У Ватто есть довольно много рисунков, где солдаты изображены с почти документальной тщательностью; при этом, как справедливо замечалось, это скорее всего наброски, сделанные с одной и той же фигуры [16], с какого-нибудь терпеливого пехотинца, решившего заработать несколько су. Ватто внимательно рисует не только позу, конструкцию человеческого костяка (он уже ее понимает до тонкости, он настоящий профессионал уже!), складки мундира. Он штудирует детали амуниции, очертания мушкета, форменной, грубого сукна, треуголки. Он делает множество набросков — ведь можно быть уверенным, что сохранившиеся до нашего времени листы — это лишь часть созданного им. Но вот он начинает картину. И словно отчуждается от прежде так близко и подробно увиденных фигур, словно удаляется от них — фигур все больше, но они становятся все меньше в и без того небольшом пространстве картины. Он — еще совсем молодой живописец — ухитряется, пройдя подробную штудию натуры, вернуться к пленительной неясности единого и короткого впечатления; он будто рассматривает мир в лупу, а потом сразу же в подзорную — но перевернутую в обратную сторону — трубу. Он уходит все дальше от изображаемой им сцены, недаром почти все его военные картины словно подернуты сумерками, или туманом, или дымком военных бивуаков. Вряд ли стоит искать у Ватто психологический типаж или некий обобщенный образ солдата, тут нечто иное, что, как ни парадоксально, сродни рефрену киплинговского стихотворения: «Нет сражений на войне!» Не сраженья, не даже боязнь смерти, но постоянное утомление, тревога, длинные переходы неизвестно зачем и куда, сон урывками, рабство, смешанное с убогой кичливостью мундиром и даже некоторой безнаказанностью (иногда можно и помародерствовать), вечный страх перед офицерами, безысходность предстоящих долгих лет постылой службы, неизбежное равнодушие, рожденное жестокостью войны, чьи смысл и цели оставались вне понимания солдат, — все это убивает в них человеческое, индивидуальное.

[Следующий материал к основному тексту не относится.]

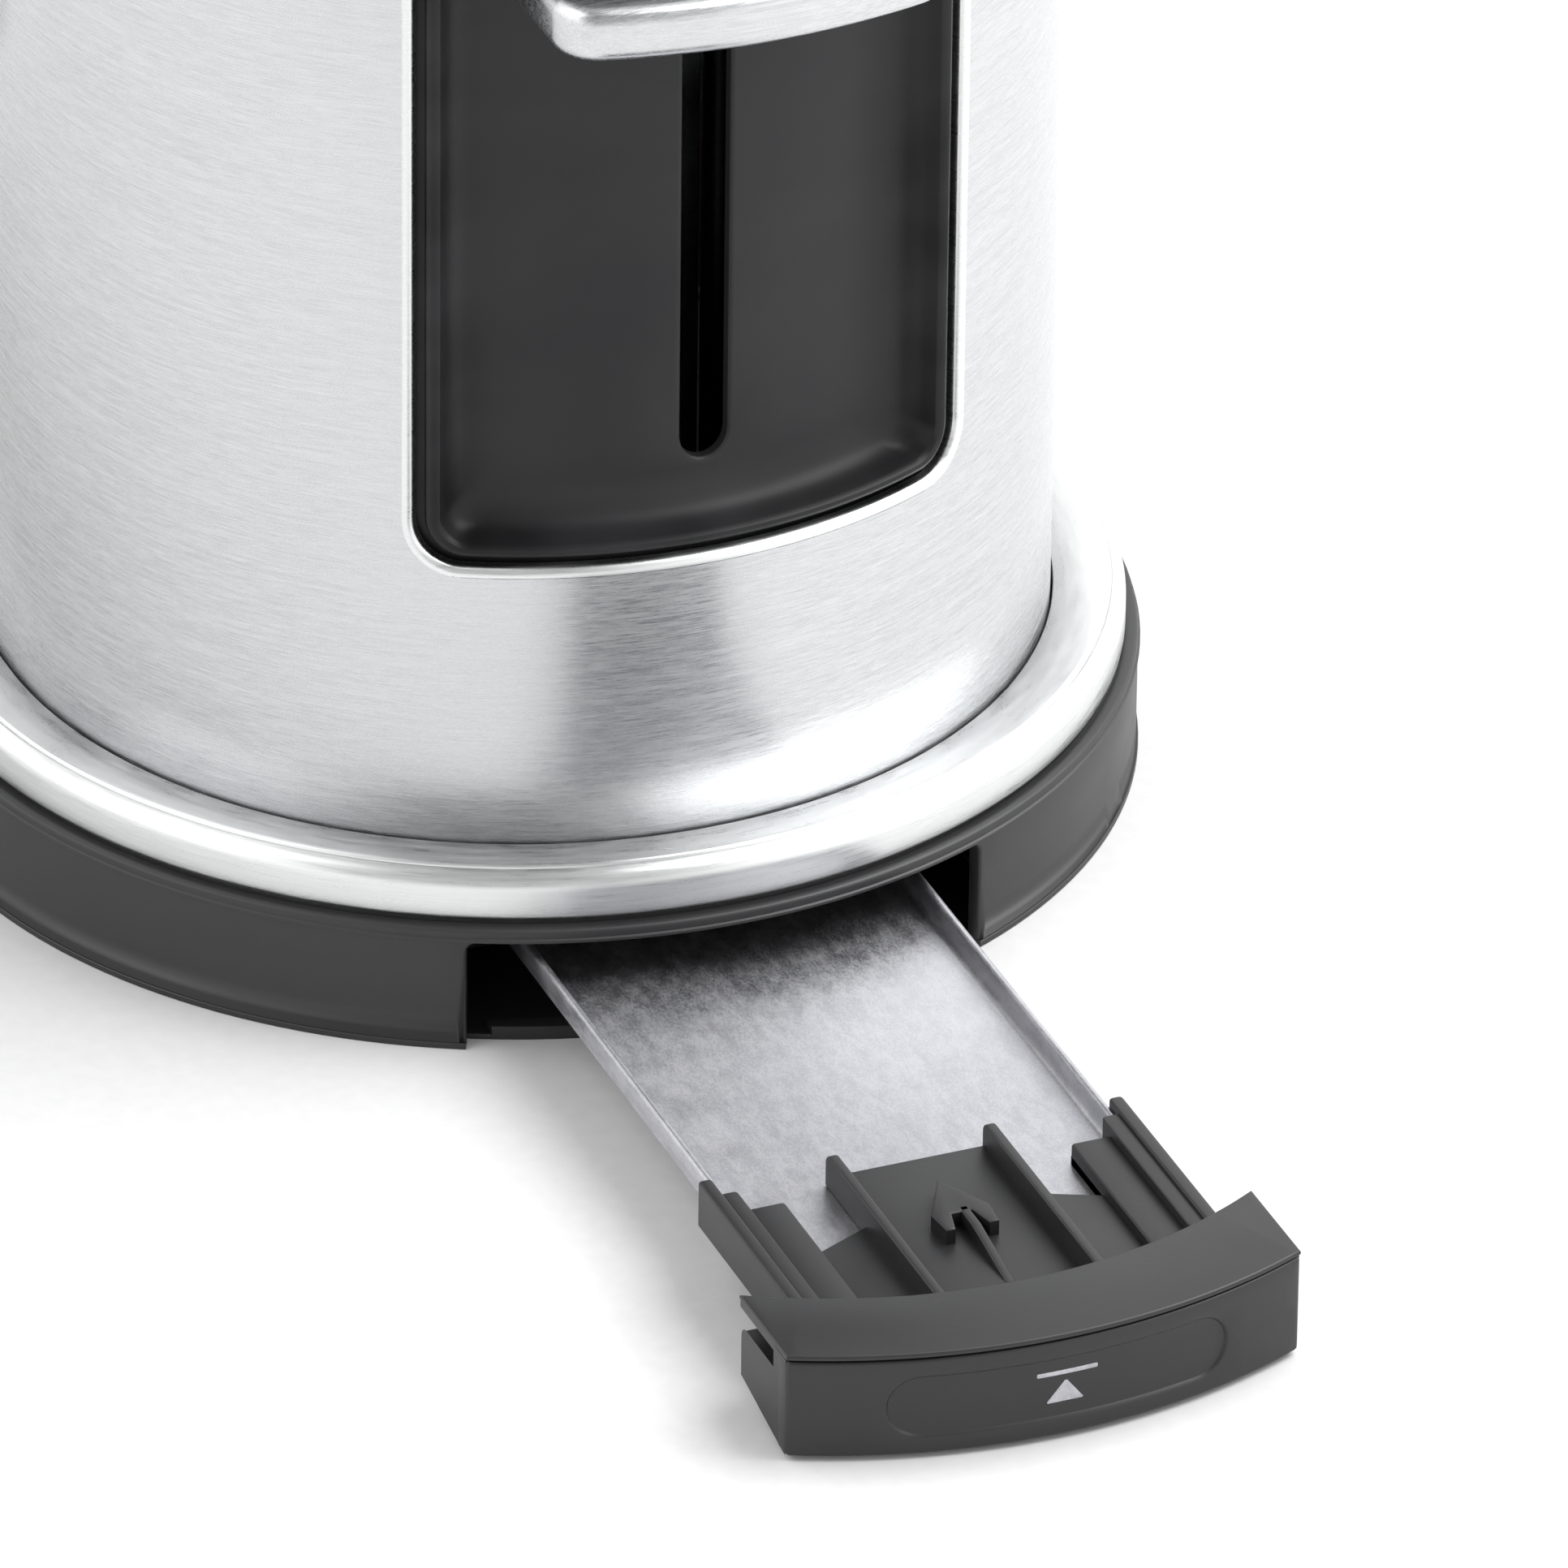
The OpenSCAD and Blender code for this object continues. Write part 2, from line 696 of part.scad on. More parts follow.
module guide_rods() {
    color("#c8cacd") for (s = [-1, 1])
        translate([rod_x, s * rod_pitch / 2, flange_z0 - 2])
            cylinder(d = rod_d, h = flange_z1 - flange_z0 + 5);
}

module lift_spring() {
    color("#b9bbbe") translate([spring_x, 0, 0]) coil(spring_r, 0.5, spring_z0 + 0.8, flange_z1 - 0.8, 14);
}

module magnet_core() {
    outer_leg = core_leg / 2;
    z0 = flange_z0 + chassis_t;
    color("#6e7074") translate([core_x, 0, 0]) {
        block([0, -core_half, z0], [core_l, core_half, z0 + 5]);
        block([0, -core_leg / 2, z0 + 4], [core_l, core_leg / 2, core_z1]);
        for (s = [-1, 1])
            block([0, s * (core_half - outer_leg / 2) - outer_leg / 2, z0 + 4],
                [core_l, s * (core_half - outer_leg / 2) + outer_leg / 2, core_z1]);
    }
}

module magnet_coil() {
    z0 = flange_z0 + chassis_t + 5.4;
    color("#9a5b2c") translate([core_x, 0, 0]) difference() {
        block([-1.2, -core_leg / 2 - 2.6, z0], [core_l + 2.6, core_leg / 2 + 2.6, core_z1 - 3]);
        block([-0.2, -core_leg / 2 - 0.2, z0 - eps], [core_l + 0.2, core_leg / 2 + 0.2, core_z1]);
    }
}

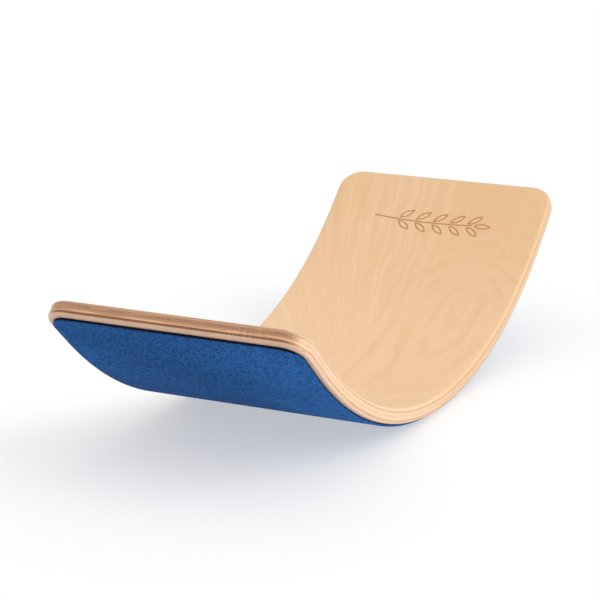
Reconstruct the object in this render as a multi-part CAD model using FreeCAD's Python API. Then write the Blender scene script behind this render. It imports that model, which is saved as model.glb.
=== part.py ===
"""Curved rocker balance board: seven moulded birch veneers with a felt sheet glued underneath.

Units are millimetres. +X runs along the board, +Y across it and +Z up. The origin is on the floor,
under the middle of the board, where the felt touches when the board lies level.

The board is bent to one radius along the middle and runs straight towards both ends. Every layer
follows the same curve, so each one is cut from the same rounded block, at its own depth below the
top face.
"""
import FreeCAD, Part
import math
import os

# Driving dimensions: the board
BOARD_LENGTH = 800.0        # straight-line length, tip to tip
BOARD_WIDTH = 300.0
BEND_RADIUS = 530.0         # at the middle of the board's thickness
END_SLOPE = 41.0            # degrees between the straight ends and the floor
CORNER_RADIUS = 30.0        # the four corners, seen square to the face
ARRIS_RADIUS = 4.5          # the rounded-over edges, top and bottom

# Driving dimensions: the layers
PLY_COUNT = 7
PLY_THICKNESS = 2.5
ADHESIVE_THICKNESS = 0.3
FELT_THICKNESS = 3.2
FELT_MARGIN = 7.5           # bare wood left around the felt
FELT_EDGE_RADIUS = 1.0

# Driving dimensions: the twig engraved across the top face, near one end
GROOVE_DEPTH = 0.4
GROOVE_WIDTH = 2.0
TWIG_CENTRE_FROM_END = 77.0  # along the surface
TWIG_LENGTH = 164.0          # across the board
TWIG_BOW_RADIUS = 700.0      # the stem is a shallow arc
LEAF_PAIRS = 5
LEAF_PITCH = 24.0
LEAF_LENGTH = 24.0
LEAF_WIDTH = 9.0
LEAF_ANGLE = 38.0            # degrees between a leaf and the stem
LEAF_STALK = 2.5             # gap between the stem and a leaf's near tip

# Derived sizes
BOARD_THICKNESS = PLY_COUNT * PLY_THICKNESS
HALF_THICKNESS = BOARD_THICKNESS / 2
UNDERLAY = ADHESIVE_THICKNESS + FELT_THICKNESS
SLOPE = math.radians(END_SLOPE)
CENTRE_HEIGHT = UNDERLAY + HALF_THICKNESS + BEND_RADIUS   # the bend's axis above the floor
CUT_MARGIN = 20.0           # how far cutting tools run past the block
NEAR = 0.01                 # points closer than this are the same point

# The rounded lower arris is the outermost point of each end, and sets the straight run's length.
TIP_X = BOARD_LENGTH / 2
BEND_X = BEND_RADIUS * math.sin(SLOPE)
ARRIS_X = ARRIS_RADIUS + (HALF_THICKNESS - ARRIS_RADIUS) * math.sin(SLOPE)
STRAIGHT_RUN = ARRIS_RADIUS + (TIP_X - ARRIS_X - BEND_X) / math.cos(SLOPE)
HALF_SURFACE = BEND_RADIUS * SLOPE + STRAIGHT_RUN         # centre to end, along the bend

STEM_START = -TWIG_LENGTH / 2
STEM_END = TWIG_LENGTH / 2 - LEAF_LENGTH - LEAF_STALK     # one leaf carries on past it
LAST_PAIR = STEM_END - LEAF_PITCH * 0.4

ACROSS = FreeCAD.Vector(0, 1, 0)


def surface_point(along, depth):
    """The point at a distance along the mid-surface from the centre, and a depth below the top."""
    radius = BEND_RADIUS - HALF_THICKNESS + depth
    angle = max(-SLOPE, min(SLOPE, along / BEND_RADIUS))
    past_bend = along - angle * BEND_RADIUS
    x = radius * math.sin(angle) + past_bend * math.cos(angle)
    z = CENTRE_HEIGHT - radius * math.cos(angle) + past_bend * math.sin(angle)
    return FreeCAD.Vector(x, 0, z)


def layer_section(half_surface, top_depth, bottom_depth):
    """The side view of a layer between two depths: two arcs with straight runs, closed at the ends."""
    bend = BEND_RADIUS * SLOPE
    edges = []
    for depth in (top_depth, bottom_depth):
        stations = (-half_surface, -bend, 0.0, bend, half_surface)
        tip_a, bend_a, middle, bend_b, tip_b = [surface_point(s, depth) for s in stations]
        edges.append(Part.makeLine(tip_a, bend_a))
        edges.append(Part.Arc(bend_a, middle, bend_b).toShape())
        edges.append(Part.makeLine(bend_b, tip_b))
    for end in (-half_surface, half_surface):
        edges.append(Part.makeLine(surface_point(end, top_depth), surface_point(end, bottom_depth)))
    return Part.Face(Part.Wire(Part.__sortEdges__(edges)))


def layer(half_surface, width, top_depth, bottom_depth):
    """A bent slab with square edges."""
    slab = layer_section(half_surface, top_depth, bottom_depth).extrude(ACROSS * width)
    slab.translate(ACROSS * (-width / 2))
    return slab


def corner_edges(slab, half_surface, width, top_depth, bottom_depth):
    """The four short edges where the ends meet the long sides."""
    middle_depth = (top_depth + bottom_depth) / 2
    wanted = []
    for end in (-half_surface, half_surface):
        for side in (-width / 2, width / 2):
            wanted.append(surface_point(end, middle_depth) + ACROSS * side)
    return [e for e in slab.Edges if any((e.CenterOfMass - p).Length < NEAR for p in wanted)]


def rounded_slab(half_surface, width, top_depth, bottom_depth, corner_radius):
    """A bent slab with its four corners rounded, seen square to the face."""
    slab = layer(half_surface, width, top_depth, bottom_depth)
    corners = corner_edges(slab, half_surface, width, top_depth, bottom_depth)
    return slab.makeFillet(corner_radius, corners)


def at_depth(point, depth):
    """True if a point lies at this depth below the top face, on the bend or on a straight end."""
    from_axis = math.hypot(point.x, CENTRE_HEIGHT - point.z)
    angle = math.atan2(abs(point.x), CENTRE_HEIGHT - point.z)
    radius = from_axis * math.cos(max(0.0, angle - SLOPE))
    return abs(radius - (BEND_RADIUS - HALF_THICKNESS + depth)) < NEAR


def outline_edges(slab, depth):
    """The edges around the face at this depth. The face is in three pieces, and an edge between
    two of them belongs to both."""
    pieces = [f for f in slab.Faces if all(at_depth(v.Point, depth) for v in f.Vertexes)]
    edges = [edge for piece in pieces for edge in piece.Edges]
    return [edge for edge in edges if sum(edge.isSame(other) for other in edges) == 1]


def board_block():
    """The whole board before it is divided into veneers, with rounded corners and arrises."""
    block = rounded_slab(HALF_SURFACE, BOARD_WIDTH, 0.0, BOARD_THICKNESS, CORNER_RADIUS)
    arrises = outline_edges(block, 0.0) + outline_edges(block, BOARD_THICKNESS)
    return block.makeFillet(ARRIS_RADIUS, arrises)


def ply(block, index):
    """One veneer: the part of the block between two depths."""
    top_depth = index * PLY_THICKNESS
    cutter = layer(HALF_SURFACE + CUT_MARGIN, BOARD_WIDTH + 2 * CUT_MARGIN,
                   top_depth, top_depth + PLY_THICKNESS)
    return block.common(cutter).Solids[0]


def twig_point(across, up):
    """A point of the twig's flat drawing: across the board from its middle, and towards the end."""
    return FreeCAD.Vector(across, up, 0)


def stem_height(across):
    """How far the bowed stem stands above the drawing's baseline."""
    return TWIG_BOW_RADIUS - math.sqrt(TWIG_BOW_RADIUS ** 2 - across ** 2)


def stem_outline():
    """The stem: a shallow arc, as wide as the groove, with square ends."""
    half_groove = GROOVE_WIDTH / 2
    stations = (STEM_START, (STEM_START + STEM_END) / 2, STEM_END)
    edges = []
    for offset in (-half_groove, half_groove):
        points = [twig_point(across, stem_height(across) + offset) for across in stations]
        edges.append(Part.Arc(*points).toShape())
    for end in (STEM_START, STEM_END):
        low = twig_point(end, stem_height(end) - half_groove)
        high = twig_point(end, stem_height(end) + half_groove)
        edges.append(Part.makeLine(low, high))
    return Part.Face(Part.Wire(Part.__sortEdges__(edges)))


def pointed_oval(length, width):
    """A leaf shape between two arcs, from its near tip at the origin along +X."""
    near_tip = FreeCAD.Vector(0, 0, 0)
    far_tip = FreeCAD.Vector(length, 0, 0)
    edges = []
    for side in (-width / 2, width / 2):
        edges.append(Part.Arc(near_tip, FreeCAD.Vector(length / 2, side, 0), far_tip).toShape())
    return Part.Face(Part.Wire(edges))


def leaf_outline(root, angle):
    """A leaf drawn as a line: a pointed oval with a smaller one taken out of it."""
    tip_groove = GROOVE_WIDTH * 1.6
    blade = pointed_oval(LEAF_LENGTH, LEAF_WIDTH)
    inside = pointed_oval(LEAF_LENGTH - 2 * tip_groove, LEAF_WIDTH - 2 * GROOVE_WIDTH)
    inside.translate(FreeCAD.Vector(tip_groove, 0, 0))
    leaf = blade.cut(inside)
    leaf.rotate(FreeCAD.Vector(0, 0, 0), FreeCAD.Vector(0, 0, 1), angle)
    leaf.translate(root)
    return leaf


def twig_outlines():
    """Every closed shape of the twig's flat drawing."""
    reach = GROOVE_WIDTH / 2 + LEAF_STALK
    shapes = [stem_outline()]
    for pair in range(LEAF_PAIRS):
        across = LAST_PAIR - pair * LEAF_PITCH
        for lean in (-LEAF_ANGLE, LEAF_ANGLE):
            outward = math.radians(lean)
            root_across = across + reach * math.cos(outward)
            root_up = stem_height(across) + reach * math.sin(outward)
            shapes.append(leaf_outline(twig_point(root_across, root_up), lean))
    shapes.append(leaf_outline(twig_point(STEM_END + LEAF_STALK, stem_height(STEM_END)), 0.0))
    return shapes


def twig_grooves():
    """The grooves: the drawing laid on the top face and sunk to an even depth."""
    along = HALF_SURFACE - TWIG_CENTRE_FROM_END
    lean = math.degrees(along / BEND_RADIUS)
    skin = layer(HALF_SURFACE, BOARD_WIDTH, -CUT_MARGIN, GROOVE_DEPTH)
    grooves = []
    for outline in twig_outlines():
        tool = outline.extrude(FreeCAD.Vector(0, 0, 2 * CUT_MARGIN))
        tool.translate(FreeCAD.Vector(0, 0, -CUT_MARGIN))
        tool.rotate(FreeCAD.Vector(0, 0, 0), FreeCAD.Vector(0, 0, 1), -90.0)
        tool.rotate(FreeCAD.Vector(0, 0, 0), FreeCAD.Vector(0, 1, 0), -lean)
        tool.translate(surface_point(along, 0.0))
        grooves.append(tool.common(skin))
    return grooves


def top_face_veneer(block):
    """The top veneer, with the twig engraved in it."""
    veneer = ply(block, 0)
    for groove in twig_grooves():
        veneer = veneer.cut(groove)
    return veneer.Solids[0]


def underlay_slab(top_depth, bottom_depth):
    """A sheet under the board, smaller than it by the felt margin all round."""
    half_surface = HALF_SURFACE - FELT_MARGIN
    width = BOARD_WIDTH - 2 * FELT_MARGIN
    return rounded_slab(half_surface, width, top_depth, bottom_depth, CORNER_RADIUS - FELT_MARGIN)


def felt_pad():
    """The felt, with its lower edge softened."""
    bottom_depth = BOARD_THICKNESS + UNDERLAY
    felt = underlay_slab(BOARD_THICKNESS + ADHESIVE_THICKNESS, bottom_depth)
    return felt.makeFillet(FELT_EDGE_RADIUS, outline_edges(felt, bottom_depth))


def build():
    block = board_block()
    nodes = {"top_face_veneer": top_face_veneer(block)}
    for index in range(1, PLY_COUNT - 1):
        nodes["core_ply_%d" % index] = ply(block, index)
    nodes["bottom_face_veneer"] = ply(block, PLY_COUNT - 1)
    nodes["felt_adhesive_film"] = underlay_slab(BOARD_THICKNESS, BOARD_THICKNESS + ADHESIVE_THICKNESS)
    nodes["felt_pad"] = felt_pad()
    return nodes


os.makedirs("parts", exist_ok=True)
for name, solid in build().items():
    box = solid.BoundBox
    print("%-20s solids %d valid %s volume %.0f mm3  x %.2f..%.2f  y %.2f..%.2f  z %.2f..%.2f" % (
        name, len(solid.Solids), solid.isValid(), solid.Volume,
        box.XMin, box.XMax, box.YMin, box.YMax, box.ZMin, box.ZMax))
    solid.exportStep("parts/%s.step" % name)
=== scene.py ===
"""The looks of the rocker balance board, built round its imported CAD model.

Every wooden layer and the felt are drawn flat first, as points given by how far they are along the
board, across it and below its top face, and then bent with place(). The same flat coordinates go
into each mesh as an attribute, and the wood and felt patterns are laid out in them.
"""
import math

import bmesh
import bpy
import numpy as np
from mathutils import Matrix, Vector
from mathutils.kdtree import KDTree


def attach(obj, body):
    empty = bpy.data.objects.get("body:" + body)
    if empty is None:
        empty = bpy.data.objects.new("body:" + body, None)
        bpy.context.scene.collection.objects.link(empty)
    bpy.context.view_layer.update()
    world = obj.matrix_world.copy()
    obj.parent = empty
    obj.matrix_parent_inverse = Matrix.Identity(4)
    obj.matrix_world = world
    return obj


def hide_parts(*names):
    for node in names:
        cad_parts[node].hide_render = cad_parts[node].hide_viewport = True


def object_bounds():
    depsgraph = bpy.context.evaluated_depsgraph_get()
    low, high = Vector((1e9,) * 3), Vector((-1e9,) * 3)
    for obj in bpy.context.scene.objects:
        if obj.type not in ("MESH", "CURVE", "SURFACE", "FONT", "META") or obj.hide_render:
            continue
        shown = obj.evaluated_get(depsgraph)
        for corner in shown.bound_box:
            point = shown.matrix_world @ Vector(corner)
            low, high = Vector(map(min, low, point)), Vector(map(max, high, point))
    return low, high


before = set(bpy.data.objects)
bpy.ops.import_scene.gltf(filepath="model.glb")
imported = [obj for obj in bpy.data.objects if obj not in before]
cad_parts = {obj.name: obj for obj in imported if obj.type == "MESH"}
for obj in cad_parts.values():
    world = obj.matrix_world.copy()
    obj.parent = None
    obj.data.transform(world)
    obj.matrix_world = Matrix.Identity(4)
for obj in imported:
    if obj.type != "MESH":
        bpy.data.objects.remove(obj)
cad_box = [list(corner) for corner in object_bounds()]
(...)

В армии нет людей, она безлика, отдельные фигурки изломаны усталостью на привалах, но тщетно мы стали бы искать в картинах Ватто нотки сочувствия этим несчастным, в сущности, солдатам. Он, скорее, склонен любоваться живописностью групп, яркими пятнами плащей, барабана, платья маркитантки, тусклой живописностью пейзажа. При этом между людьми и природой нет ощутимой связи, люди в мундирах чужды ей, как она им…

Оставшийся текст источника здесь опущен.